The claimants sued Tridos, alleging that it had:

  • owed the claimants a duty to explain the financial consequences of redeeming the Fixed Loans before the end of their ten year term, and that it breached that duty; and
  • misrepresented what the financial consequences of early redemption of the Fixed Loans would be by failing to correct or refute the claimants when they queried whether the early redemption fee would be in the region of GBP 10,000-GBP 20,000.

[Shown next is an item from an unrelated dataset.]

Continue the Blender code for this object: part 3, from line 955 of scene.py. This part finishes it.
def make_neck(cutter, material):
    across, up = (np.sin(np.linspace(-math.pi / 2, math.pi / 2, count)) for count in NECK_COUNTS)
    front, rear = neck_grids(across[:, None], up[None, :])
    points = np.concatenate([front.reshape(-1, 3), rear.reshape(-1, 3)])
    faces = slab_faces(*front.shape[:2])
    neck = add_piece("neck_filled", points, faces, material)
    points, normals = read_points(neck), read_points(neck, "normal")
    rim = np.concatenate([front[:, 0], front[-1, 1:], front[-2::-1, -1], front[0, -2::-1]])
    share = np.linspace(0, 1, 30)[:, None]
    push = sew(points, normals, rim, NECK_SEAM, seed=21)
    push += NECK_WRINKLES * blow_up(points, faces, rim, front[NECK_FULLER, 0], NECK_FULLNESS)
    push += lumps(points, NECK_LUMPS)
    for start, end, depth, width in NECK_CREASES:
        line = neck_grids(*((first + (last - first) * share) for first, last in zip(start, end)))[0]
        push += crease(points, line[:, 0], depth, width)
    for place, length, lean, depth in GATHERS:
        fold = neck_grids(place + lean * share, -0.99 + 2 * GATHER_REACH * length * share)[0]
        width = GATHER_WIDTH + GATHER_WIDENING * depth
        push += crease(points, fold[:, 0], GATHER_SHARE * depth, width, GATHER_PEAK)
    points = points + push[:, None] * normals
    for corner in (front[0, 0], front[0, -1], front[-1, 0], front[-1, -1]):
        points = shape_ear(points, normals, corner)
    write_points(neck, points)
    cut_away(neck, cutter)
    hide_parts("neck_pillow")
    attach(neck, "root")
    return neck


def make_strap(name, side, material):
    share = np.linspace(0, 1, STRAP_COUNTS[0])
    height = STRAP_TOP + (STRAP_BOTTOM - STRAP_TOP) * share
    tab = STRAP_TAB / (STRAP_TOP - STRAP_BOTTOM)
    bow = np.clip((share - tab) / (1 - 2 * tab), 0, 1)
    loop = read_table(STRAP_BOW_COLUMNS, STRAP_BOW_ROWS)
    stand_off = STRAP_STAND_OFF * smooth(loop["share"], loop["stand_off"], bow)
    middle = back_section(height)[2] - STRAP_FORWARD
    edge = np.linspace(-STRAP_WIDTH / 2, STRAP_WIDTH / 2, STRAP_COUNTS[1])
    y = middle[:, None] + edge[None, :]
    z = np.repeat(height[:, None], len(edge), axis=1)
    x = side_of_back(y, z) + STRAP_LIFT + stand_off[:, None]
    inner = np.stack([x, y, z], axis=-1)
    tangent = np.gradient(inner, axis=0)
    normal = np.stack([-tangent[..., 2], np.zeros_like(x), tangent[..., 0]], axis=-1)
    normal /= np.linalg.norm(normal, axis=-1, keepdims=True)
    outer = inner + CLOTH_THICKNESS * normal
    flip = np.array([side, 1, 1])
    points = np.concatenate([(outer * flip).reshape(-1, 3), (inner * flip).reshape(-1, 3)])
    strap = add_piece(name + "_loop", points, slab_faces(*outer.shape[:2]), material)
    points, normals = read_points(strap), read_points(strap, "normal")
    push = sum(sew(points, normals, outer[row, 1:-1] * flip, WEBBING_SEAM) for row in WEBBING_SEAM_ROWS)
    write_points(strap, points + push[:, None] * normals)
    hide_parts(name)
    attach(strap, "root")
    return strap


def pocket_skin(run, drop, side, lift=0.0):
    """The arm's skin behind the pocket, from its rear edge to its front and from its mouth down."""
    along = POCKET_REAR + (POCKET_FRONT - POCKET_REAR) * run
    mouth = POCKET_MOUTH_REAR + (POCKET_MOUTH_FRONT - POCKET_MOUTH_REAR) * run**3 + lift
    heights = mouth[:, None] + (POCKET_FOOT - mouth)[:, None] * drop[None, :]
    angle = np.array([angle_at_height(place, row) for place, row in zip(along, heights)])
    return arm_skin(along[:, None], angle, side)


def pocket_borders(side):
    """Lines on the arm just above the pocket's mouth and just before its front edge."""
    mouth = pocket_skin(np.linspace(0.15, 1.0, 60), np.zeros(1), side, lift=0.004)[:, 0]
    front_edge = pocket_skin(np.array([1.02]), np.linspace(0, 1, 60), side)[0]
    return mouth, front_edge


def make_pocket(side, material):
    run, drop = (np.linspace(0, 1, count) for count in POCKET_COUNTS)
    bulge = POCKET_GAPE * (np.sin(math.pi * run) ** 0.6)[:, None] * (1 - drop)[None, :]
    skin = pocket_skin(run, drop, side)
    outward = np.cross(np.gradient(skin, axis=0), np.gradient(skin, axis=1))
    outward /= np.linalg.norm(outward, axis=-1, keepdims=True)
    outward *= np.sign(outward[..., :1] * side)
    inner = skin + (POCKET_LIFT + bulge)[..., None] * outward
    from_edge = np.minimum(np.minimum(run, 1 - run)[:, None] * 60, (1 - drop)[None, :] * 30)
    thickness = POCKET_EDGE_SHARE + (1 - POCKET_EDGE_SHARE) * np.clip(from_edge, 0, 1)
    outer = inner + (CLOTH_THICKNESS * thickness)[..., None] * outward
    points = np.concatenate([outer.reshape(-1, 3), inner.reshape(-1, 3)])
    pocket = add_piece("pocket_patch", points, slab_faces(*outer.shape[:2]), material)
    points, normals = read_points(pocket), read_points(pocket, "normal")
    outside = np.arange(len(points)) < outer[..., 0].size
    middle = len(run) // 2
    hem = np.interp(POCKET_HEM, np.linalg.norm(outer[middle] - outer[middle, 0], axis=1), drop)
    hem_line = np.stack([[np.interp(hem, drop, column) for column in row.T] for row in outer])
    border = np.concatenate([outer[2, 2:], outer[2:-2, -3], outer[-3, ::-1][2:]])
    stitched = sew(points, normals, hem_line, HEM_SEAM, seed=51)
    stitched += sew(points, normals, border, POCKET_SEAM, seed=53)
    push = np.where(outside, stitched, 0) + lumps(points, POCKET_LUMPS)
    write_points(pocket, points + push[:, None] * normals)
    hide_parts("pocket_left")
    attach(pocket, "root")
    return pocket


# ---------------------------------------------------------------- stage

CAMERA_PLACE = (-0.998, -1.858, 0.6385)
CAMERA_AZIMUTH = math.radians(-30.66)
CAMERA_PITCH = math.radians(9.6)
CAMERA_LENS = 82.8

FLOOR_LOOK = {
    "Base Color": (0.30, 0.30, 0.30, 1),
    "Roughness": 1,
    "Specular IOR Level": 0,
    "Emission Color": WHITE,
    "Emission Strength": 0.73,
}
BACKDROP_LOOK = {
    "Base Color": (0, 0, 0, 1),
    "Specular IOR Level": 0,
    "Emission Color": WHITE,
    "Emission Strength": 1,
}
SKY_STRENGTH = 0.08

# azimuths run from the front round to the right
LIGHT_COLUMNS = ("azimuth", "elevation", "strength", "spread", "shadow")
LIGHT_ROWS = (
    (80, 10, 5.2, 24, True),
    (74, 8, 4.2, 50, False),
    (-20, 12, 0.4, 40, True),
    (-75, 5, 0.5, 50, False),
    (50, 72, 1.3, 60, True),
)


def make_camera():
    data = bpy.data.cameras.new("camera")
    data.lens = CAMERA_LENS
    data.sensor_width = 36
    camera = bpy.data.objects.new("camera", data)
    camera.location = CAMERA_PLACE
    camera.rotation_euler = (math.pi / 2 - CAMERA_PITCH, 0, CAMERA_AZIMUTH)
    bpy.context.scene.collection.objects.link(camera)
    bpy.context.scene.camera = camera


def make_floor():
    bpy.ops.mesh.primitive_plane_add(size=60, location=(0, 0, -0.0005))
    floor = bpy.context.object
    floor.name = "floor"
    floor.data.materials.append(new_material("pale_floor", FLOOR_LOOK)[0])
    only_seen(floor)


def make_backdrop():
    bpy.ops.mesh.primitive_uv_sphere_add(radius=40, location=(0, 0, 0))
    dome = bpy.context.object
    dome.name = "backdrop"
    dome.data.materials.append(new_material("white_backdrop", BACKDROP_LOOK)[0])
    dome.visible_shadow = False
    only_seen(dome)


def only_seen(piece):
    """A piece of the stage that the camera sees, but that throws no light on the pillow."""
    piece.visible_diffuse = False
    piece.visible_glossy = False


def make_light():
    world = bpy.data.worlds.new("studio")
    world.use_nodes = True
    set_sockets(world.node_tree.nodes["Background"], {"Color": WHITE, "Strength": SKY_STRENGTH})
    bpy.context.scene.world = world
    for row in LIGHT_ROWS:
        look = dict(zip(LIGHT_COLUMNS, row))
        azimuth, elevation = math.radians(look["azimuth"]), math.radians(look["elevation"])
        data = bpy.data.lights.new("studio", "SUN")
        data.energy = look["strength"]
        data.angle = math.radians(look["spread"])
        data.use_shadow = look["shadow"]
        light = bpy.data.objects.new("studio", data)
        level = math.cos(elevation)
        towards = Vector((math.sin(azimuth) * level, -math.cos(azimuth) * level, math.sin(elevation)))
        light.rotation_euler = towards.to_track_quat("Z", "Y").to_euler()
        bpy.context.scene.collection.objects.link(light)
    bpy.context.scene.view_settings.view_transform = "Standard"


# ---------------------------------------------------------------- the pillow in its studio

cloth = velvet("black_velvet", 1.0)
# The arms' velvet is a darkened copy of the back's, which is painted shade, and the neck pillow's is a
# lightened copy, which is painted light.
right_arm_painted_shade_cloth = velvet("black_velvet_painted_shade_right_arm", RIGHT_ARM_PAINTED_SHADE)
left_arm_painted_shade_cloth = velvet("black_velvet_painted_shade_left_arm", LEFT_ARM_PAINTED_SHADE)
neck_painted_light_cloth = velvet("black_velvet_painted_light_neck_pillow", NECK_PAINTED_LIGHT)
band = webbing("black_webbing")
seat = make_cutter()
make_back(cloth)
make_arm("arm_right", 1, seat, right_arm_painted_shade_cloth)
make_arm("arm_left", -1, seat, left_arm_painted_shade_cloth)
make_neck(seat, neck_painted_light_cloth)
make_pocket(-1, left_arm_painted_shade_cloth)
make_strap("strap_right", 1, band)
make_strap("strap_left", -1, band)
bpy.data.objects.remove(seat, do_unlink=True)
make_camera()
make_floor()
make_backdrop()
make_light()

Deciding the case in favour of the claimants, the court held that, although the relationship between the parties was not an advisory one:

  • at a minimum, Tridos owed the claimants a duty not to misstate any facts upon which they might have been expected to rely. This is the “Hedley Byrne v Heller” duty which applies when a bank provides information rather than advice; 1 and
  • a higher, “intermediate”, duty could exist outside an advisory relationship in certain circumstances.2 The existence of this intermediate duty would depend on the specific facts and whether it was appropriate to impose that duty as a matter of public policy.

Business Banking Code

Tridos had explained in its product literature and certain correspondence with the claimants in relation to the Fixed Loans that it subscribed to the Business Banking Code (BBC). The BBC included a promise that Tridos would treat its business customers reasonably when providing them with a product and that this promise included: (1) giving the customer information about the product in plain English; and (2) explaining the financial implications of the product. This fairness commitment stated that “customers should be given a balanced view of products so that they have an accurate understanding of the financial implications”.

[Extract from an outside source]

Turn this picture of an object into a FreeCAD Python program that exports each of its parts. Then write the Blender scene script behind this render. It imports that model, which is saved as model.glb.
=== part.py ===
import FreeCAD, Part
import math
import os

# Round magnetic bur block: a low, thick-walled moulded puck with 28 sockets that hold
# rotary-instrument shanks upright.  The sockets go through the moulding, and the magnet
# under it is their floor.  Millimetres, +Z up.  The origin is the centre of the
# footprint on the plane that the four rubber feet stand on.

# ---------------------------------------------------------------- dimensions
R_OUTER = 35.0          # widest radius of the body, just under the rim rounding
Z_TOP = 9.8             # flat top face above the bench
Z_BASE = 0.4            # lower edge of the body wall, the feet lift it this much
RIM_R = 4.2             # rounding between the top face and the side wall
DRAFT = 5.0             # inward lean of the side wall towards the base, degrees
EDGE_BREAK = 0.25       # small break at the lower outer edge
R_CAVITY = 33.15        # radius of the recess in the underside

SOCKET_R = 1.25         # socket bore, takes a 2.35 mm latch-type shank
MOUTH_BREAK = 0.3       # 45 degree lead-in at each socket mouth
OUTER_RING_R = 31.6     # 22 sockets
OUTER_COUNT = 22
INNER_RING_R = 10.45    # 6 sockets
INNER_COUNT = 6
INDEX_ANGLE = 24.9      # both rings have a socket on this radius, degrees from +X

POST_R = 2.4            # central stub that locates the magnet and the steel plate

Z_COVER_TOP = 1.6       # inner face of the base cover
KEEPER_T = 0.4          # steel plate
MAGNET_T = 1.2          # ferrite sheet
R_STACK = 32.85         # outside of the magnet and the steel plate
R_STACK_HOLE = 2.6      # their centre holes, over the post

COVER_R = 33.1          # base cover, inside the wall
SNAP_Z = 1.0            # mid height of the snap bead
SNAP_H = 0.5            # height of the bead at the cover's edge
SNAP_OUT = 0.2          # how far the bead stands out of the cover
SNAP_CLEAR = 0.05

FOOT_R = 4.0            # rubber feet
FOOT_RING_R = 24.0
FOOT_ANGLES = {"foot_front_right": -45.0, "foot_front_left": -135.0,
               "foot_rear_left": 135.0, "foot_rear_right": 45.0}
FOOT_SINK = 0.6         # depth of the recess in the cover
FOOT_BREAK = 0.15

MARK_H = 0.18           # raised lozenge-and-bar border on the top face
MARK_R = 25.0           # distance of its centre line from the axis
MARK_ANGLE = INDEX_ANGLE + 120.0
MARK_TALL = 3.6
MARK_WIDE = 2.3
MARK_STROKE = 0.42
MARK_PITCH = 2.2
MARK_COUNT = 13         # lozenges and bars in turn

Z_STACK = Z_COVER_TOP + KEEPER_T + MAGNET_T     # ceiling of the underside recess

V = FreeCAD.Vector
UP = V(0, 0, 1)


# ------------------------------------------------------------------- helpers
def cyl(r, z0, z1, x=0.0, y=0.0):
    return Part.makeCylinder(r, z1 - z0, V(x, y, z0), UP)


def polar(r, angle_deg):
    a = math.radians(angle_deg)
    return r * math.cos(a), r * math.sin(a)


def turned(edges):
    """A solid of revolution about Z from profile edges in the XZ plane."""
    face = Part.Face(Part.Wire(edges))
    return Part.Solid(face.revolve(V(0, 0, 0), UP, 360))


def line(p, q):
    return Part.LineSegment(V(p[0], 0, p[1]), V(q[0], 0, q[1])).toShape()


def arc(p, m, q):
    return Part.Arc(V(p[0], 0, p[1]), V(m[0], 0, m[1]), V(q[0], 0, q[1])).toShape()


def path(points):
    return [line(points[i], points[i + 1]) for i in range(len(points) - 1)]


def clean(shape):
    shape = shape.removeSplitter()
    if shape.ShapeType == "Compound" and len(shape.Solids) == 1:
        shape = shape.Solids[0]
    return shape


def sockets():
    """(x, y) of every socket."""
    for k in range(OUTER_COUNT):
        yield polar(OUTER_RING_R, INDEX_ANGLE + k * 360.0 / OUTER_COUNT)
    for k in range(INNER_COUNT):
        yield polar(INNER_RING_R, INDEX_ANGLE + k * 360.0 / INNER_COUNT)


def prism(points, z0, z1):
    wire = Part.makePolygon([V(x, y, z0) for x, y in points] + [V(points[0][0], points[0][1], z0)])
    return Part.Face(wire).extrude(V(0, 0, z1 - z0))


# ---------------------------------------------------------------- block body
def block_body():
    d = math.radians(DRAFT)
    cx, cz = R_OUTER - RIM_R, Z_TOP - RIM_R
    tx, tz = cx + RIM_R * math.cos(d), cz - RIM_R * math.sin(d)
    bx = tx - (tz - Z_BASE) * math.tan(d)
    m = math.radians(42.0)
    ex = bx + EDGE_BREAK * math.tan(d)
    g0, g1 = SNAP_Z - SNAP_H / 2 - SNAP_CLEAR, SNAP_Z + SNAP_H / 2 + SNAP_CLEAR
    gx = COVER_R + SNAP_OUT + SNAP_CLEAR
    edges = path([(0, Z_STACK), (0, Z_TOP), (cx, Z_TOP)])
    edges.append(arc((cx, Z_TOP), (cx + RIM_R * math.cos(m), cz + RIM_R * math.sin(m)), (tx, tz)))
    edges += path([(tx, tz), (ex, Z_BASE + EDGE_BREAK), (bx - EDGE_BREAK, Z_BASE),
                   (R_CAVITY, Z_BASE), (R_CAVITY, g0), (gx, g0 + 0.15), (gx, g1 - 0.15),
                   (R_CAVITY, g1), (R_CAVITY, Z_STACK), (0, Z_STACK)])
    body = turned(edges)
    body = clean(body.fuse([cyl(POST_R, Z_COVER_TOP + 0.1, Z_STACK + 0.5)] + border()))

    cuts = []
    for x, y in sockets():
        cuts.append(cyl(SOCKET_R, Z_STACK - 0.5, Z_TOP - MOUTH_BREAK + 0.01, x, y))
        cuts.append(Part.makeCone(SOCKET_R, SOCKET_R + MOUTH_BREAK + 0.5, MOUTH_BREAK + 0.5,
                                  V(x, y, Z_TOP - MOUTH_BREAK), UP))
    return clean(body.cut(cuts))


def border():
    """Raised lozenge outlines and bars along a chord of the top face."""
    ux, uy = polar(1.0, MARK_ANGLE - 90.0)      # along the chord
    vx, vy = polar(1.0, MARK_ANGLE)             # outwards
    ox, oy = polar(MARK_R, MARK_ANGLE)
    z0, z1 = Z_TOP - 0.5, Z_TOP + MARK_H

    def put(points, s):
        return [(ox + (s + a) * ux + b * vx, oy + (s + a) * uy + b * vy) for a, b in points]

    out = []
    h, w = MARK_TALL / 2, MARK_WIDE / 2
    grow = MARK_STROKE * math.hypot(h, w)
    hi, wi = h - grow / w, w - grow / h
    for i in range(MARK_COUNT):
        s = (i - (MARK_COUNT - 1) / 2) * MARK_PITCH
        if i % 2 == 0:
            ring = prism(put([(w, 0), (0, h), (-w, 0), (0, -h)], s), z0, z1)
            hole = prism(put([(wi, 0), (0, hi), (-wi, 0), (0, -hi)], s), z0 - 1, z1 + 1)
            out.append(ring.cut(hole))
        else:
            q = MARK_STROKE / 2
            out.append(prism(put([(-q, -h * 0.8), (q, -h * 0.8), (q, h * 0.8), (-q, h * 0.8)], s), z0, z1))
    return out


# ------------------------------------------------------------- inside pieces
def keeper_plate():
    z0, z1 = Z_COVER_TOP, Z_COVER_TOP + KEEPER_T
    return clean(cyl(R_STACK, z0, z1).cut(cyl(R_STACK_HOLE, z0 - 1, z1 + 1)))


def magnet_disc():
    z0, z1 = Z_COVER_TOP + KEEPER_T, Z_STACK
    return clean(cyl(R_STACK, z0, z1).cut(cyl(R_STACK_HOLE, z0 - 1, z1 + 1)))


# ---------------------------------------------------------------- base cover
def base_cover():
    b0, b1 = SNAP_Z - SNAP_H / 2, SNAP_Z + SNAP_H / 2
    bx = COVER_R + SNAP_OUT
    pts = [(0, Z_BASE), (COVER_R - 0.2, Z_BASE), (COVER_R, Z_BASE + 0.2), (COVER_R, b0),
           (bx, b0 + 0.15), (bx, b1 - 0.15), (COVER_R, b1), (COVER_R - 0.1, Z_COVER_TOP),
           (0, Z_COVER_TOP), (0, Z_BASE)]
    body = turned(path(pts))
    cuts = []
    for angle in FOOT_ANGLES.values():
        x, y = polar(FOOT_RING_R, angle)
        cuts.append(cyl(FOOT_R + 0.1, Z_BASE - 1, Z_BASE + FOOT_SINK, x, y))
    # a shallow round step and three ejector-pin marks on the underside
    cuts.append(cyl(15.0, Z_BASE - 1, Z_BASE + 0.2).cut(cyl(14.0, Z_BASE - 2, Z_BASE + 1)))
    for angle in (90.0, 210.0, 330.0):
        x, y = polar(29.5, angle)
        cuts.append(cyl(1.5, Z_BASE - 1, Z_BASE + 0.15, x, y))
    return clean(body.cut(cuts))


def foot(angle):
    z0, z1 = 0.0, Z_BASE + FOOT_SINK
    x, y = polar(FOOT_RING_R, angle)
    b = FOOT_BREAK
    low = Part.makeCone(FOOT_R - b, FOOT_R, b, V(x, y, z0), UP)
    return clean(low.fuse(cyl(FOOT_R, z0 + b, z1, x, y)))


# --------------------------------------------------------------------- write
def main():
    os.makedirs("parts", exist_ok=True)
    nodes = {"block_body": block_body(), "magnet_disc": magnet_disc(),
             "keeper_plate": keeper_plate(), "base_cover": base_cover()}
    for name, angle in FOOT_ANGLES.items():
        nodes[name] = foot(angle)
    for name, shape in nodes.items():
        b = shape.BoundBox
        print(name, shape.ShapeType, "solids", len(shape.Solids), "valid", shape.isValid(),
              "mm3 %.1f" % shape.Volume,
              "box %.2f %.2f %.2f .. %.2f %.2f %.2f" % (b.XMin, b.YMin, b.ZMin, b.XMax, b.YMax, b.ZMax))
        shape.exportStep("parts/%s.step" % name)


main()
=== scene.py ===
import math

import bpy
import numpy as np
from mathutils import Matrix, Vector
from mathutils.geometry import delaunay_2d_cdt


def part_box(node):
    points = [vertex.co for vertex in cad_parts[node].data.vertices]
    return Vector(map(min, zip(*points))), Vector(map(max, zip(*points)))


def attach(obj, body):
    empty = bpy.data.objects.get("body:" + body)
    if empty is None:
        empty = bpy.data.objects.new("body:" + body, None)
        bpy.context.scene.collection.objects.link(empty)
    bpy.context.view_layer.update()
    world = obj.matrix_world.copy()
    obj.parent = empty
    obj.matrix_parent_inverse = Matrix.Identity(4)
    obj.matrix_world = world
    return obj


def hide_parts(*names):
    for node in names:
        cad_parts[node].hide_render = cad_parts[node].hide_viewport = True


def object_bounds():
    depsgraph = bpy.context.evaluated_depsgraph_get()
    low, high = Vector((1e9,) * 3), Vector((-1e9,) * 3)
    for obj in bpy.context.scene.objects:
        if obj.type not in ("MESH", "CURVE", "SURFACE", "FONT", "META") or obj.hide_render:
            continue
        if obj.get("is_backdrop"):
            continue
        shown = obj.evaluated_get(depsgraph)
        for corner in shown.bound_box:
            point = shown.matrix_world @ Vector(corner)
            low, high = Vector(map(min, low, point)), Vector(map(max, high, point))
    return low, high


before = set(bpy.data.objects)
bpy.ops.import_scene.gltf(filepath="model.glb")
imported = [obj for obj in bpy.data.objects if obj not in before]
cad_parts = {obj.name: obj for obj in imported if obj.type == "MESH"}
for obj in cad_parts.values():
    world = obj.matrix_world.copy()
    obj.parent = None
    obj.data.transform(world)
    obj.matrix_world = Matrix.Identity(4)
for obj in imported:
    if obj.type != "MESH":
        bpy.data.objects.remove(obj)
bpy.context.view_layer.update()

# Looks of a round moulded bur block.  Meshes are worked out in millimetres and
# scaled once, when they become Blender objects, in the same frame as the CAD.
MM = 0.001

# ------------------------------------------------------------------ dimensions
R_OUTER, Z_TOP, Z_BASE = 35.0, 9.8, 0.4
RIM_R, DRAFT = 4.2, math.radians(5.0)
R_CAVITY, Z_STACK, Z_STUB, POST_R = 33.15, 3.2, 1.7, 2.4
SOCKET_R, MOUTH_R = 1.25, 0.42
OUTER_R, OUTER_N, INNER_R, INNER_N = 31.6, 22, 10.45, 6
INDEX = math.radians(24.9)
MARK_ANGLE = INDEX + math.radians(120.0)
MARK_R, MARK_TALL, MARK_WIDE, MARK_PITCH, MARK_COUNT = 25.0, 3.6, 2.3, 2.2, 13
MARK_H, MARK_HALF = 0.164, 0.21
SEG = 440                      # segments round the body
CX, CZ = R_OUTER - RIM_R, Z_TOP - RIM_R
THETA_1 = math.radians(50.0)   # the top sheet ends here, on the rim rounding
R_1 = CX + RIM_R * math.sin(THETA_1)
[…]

The court found that because:

  • there were no disclaimers, “basis clauses” or exclusions in the terms and conditions which applied between the claimants and Tridos which would lead to the conclusion that Tridos was not willing to assume responsibility for its promises in the BBC; and
  • the claimants had questioned Tridos about the potential financial impact of redeeming the Fixed Loans early,

Tridos adopted a higher duty of care to the claimants (in line with the fairness commitment in the BBC) to explain to them the financial implications of fixing the Fixed Loans. This duty came into existence because the claimants had specifically questioned Tridos about the potential financial implications of early redemption of the Fixed Loans. Tridos did not have a duty to volunteer information.

His Honour Judge Havelock Allan QC explained that, while Tridos was not required to provide the claimants with a “comprehensive tutorial” about the financial implications of early redemption of the Fixed Loans, the bank was, at a minimum, required to explain to the claimants: (1) that the rate could be fixed for a period (whether in months or years, and whether any minimum length of time); (2) whether the available fixed rates could be found (eg on the internet); (3) what those rates represented (the forward cost of money); (4) the effective rate that would be payable (ie the current swap ask rate for the period of the fix plus the bank’s margin, if any); and (5) the financial consequences of terminating the fixed rate before the end of the period.

The Court also found that Tridos’ failure to clarify the potential financial penalty for early redemption of the Fixed Loans when Mr Thomas asked whether the financial penalty would be GBP 10,000-GBP 20,000 gave rise to a misrepresentation which influenced the claimants’ decision to enter into the Fixed Loans.


This case is a useful illustration of the circumstances in which a bank or financial institution may be held to a higher duty than one which requires them not to misstate facts, even where there is no advisory relationship.

This duty may extend to a duty to explain the features and risks of a product, particularly in circumstances where the bank or financial institution has signed up to a voluntary code of practice which requires fairness commitments such as those relevant in this case.

Where banks or financial institutions have signed up to a voluntary code of practice, they should consider how that code interacts with specific product terms and conditions, such as basis clauses or exclusions.

The code of practice referred to this case as the BBC is now the Lending Code. The Lending Code will be superseded on 1 July 2017 by the Standards of Lending Practice.